Theoretical Prediction of Rhenium Separation from Ammonium Perrhenate by Phonon-Photon Resonance Absorption

Miao-Miao Li; Jing-Wen Cao; Xiao-Ling Qin; Xiao-Yan Liu; Xiao-Qing Yuan; Xiao-Tong Dong; Qing Guo; Yi Sun; Peng Zhang

doi:10.1021/acsomega.1c06744

Theoretical Prediction of Rhenium Separation from Ammonium Perrhenate by Phonon-Photon Resonance Absorption

ACS Omega. 2022 Feb 2;7(6):5437-5441. doi: 10.1021/acsomega.1c06744. eCollection 2022 Feb 15.

Authors

Miao-Miao Li^{1

2}, Jing-Wen Cao¹, Xiao-Ling Qin¹, Xiao-Yan Liu¹, Xiao-Qing Yuan¹, Xiao-Tong Dong¹, Qing Guo^{1

2}, Yi Sun¹, Peng Zhang¹

Affiliations

¹ School of Space Science and Physics, Shandong University, Weihai 264209, China.
² SDU-ANU Joint Science College, Shandong University, Weihai 264209 Shandong, China.

Abstract

Rhenium (Re) is an extremely rare and precious element that is mainly used in the construction of aerospace components and satellite stations.

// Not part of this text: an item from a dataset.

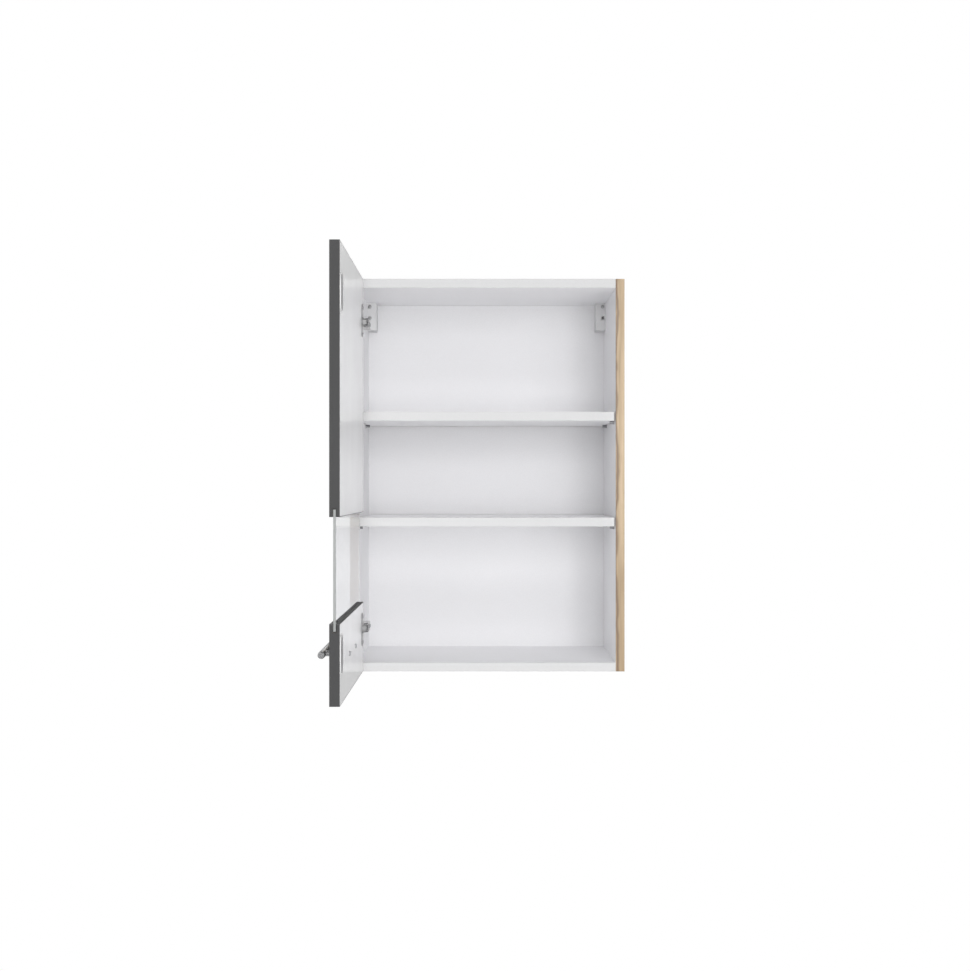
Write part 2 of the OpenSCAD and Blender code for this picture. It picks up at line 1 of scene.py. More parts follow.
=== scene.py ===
"""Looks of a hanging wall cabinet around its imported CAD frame. Metres, +Z up, wall plane y = 0."""

import json
import math

import bmesh
import bpy
from mathutils import Matrix, Vector

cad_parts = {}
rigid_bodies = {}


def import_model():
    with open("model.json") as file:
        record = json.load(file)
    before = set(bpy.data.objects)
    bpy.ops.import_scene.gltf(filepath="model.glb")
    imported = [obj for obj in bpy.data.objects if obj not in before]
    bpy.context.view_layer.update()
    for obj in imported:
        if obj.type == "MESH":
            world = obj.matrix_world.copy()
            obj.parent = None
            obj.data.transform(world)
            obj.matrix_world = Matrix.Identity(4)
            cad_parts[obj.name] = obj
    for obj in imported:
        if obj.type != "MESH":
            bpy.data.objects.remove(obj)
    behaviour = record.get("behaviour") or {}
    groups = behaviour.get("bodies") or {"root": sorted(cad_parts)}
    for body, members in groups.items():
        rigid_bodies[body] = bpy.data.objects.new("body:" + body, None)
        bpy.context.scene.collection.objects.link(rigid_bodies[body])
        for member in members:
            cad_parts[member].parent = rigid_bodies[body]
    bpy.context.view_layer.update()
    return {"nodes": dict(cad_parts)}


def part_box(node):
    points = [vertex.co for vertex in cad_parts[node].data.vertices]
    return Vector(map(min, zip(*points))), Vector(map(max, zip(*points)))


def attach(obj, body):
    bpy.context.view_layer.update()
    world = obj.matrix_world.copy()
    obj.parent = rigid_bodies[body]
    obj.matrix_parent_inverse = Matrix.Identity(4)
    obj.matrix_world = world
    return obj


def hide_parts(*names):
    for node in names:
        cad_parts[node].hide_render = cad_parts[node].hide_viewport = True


# Blender's own starting objects aren't part of the scene
for leftover in list(bpy.data.objects):
    bpy.data.objects.remove(leftover)
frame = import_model()
NODES = frame["nodes"]
MM = 0.001

FRONT_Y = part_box("side_edge_band_right")[0].y


# ---------------------------------------------------------------- camera

CAMERA_X = -2.35 * MM
CAMERA_BACK = 3058 * MM
CAMERA_Z = 336.3 * MM
LENS = 62.76
SENSOR = 36.0
SIGHT_LIMIT = 60
LEVEL = math.radians(90)


def add_camera():
    """A level camera that looks along +Y at the open cabinet."""
    data = bpy.data.cameras.new("camera")
    data.lens = LENS
    data.sensor_width = SENSOR
    data.sensor_fit = "HORIZONTAL"
    data.clip_end = SIGHT_LIMIT
    camera = bpy.data.objects.new("camera", data)
    camera.location = (CAMERA_X, FRONT_Y - CAMERA_BACK, CAMERA_Z)
    camera.rotation_euler = (LEVEL, 0, 0)
    bpy.context.scene.collection.objects.link(camera)
    bpy.context.scene.camera = camera


# ---------------------------------------------------------------- material helpers

# Between these values lie most of a noise texture's results
NOISE_LOW = 0.3
NOISE_HIGH = 0.7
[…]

However, an efficient and simple method for preparing Re has yet to be devised. To this end, we investigated the vibrational spectrum of ammonium perrhenate (NH₄ReO₄) using the CASTEP code based on first-principles density functional theory. We assigned the infrared (IR) absorption and Raman scattering spectra for NH₄ReO₄ using a dynamic process analysis of optical branch normal modes. We examined the IR-active peaks of Re-related vibrational modes in detail and found that the typical IR peak at approximately 914 cm^-1 is due to the Re-O bond stretching. Thus, we posit that strong terahertz laser irradiation of NH₄ReO₄ at 914 cm^-1 will lead to sufficient resonance absorption to cleave its Re-O bonds. This method could potentially be used to efficiently separate Re from its oxides.